People are usually impressed when I tell them that I was one of the original investors in Spago. I’d like to claim credit for being so clever and having such foresight, but to tell the truth Spago became so much more than what was originally intended. Way back then, in 1981, Wolfgang Puck was the Chef at Ma Maison, which had almost closed, before he became the Chef. There was the restaurant, and also the cooking school, Ma Cuisine. (I always thought that the industrial garbage can located right in front of the restaurant should have been labeled, “Ma Poubelle”, but that’s a story for another time.) At the insistence of my employer at the time, Bon Appetit Magazine, I was encouraged to attend Ma Cuisine for a series of classes, taught by Puck himself. Such are the wonderful perks of the underpaid, but still glamorous magazine business.

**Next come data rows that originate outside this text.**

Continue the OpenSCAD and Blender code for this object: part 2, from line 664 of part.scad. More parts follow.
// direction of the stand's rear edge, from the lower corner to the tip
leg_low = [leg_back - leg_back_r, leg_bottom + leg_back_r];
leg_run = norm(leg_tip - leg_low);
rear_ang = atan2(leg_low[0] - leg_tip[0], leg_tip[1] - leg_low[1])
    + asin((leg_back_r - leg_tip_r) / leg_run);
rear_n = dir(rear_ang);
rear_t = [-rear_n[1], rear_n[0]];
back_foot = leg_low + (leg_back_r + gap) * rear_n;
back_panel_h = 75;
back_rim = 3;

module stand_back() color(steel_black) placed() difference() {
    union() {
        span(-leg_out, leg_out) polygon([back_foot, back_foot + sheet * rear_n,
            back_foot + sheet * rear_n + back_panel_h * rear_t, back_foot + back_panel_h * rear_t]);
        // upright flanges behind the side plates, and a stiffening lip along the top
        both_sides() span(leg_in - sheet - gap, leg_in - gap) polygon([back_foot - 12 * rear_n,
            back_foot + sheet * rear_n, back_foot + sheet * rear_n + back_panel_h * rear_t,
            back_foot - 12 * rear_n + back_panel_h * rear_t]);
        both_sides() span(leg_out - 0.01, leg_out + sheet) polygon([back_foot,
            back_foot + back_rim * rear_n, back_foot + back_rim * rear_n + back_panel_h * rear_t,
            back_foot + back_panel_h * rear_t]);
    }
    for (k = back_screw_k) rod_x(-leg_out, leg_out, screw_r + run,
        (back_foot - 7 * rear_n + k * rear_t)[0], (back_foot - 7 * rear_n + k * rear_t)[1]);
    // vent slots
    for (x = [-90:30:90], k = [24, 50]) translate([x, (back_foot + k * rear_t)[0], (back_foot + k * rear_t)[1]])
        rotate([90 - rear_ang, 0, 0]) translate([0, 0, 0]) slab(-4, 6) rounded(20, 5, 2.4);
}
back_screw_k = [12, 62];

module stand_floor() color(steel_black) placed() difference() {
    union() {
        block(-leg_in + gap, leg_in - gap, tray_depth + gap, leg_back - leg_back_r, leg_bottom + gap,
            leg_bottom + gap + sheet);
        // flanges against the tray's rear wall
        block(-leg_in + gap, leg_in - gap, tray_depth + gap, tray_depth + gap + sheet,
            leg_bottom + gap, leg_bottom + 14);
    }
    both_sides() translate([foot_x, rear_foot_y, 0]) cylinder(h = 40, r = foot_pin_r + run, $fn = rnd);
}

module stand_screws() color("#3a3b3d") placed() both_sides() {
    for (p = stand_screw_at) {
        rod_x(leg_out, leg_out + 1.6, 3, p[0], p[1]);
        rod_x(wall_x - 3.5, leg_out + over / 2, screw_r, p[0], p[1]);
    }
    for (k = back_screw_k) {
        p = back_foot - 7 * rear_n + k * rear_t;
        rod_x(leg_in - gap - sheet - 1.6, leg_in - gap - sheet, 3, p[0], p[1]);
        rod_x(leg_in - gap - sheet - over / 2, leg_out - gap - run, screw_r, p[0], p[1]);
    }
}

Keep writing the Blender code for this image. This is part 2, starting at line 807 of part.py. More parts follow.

What I learned at my first cooking school experience, was that good stock (and good ingredients) makes good food. We started each class with crusty french bread, house made pate, bottles of red wine, and a lot of socializing. We were then handed our recipes, given some instructions from Wolf, and then let loose in the kitchen. One night we made a seafood pie. How could one fail with fresh fish stock, puff pastry from the pastry kitchen, and the finest seafood on the market. We were assemblers really. And the results were restaurant quality.

So when my two stove mates Stan and Don convinced Wolfgang that they could help with his unsuccessful attempts to raise money for the restaurant he had optioned on Sunset (the former Kavkaz Russian restaurant) by contacting their dentist friends, I wanted in. The original name of the partnership was Trattoria Spago. This was going to be Northern Italian style – pizza, pasta, salad, average check $13, bring the family. (sounds familiar doesn’t it – maybe CPK?) This was at a time when Italian restaurants were dimly lit, red-check tablecloth, chianti bottle candle holding, temples of baked lasagna (think Little Joe’s in Chinatown). My friend and I were going to split the investment as partners. At the last minute she dropped out. I stayed in.

Due to a disagreement at Ma Maison, Wolfgang gave back the keys to his Porsche, and rather than just consulting on this future chain of affordable Italian trattorias, spent all his time and creativity on Spago. His girlfriend at the time, Barbara Lazaroff, handled the decor. The rest, as they say is history.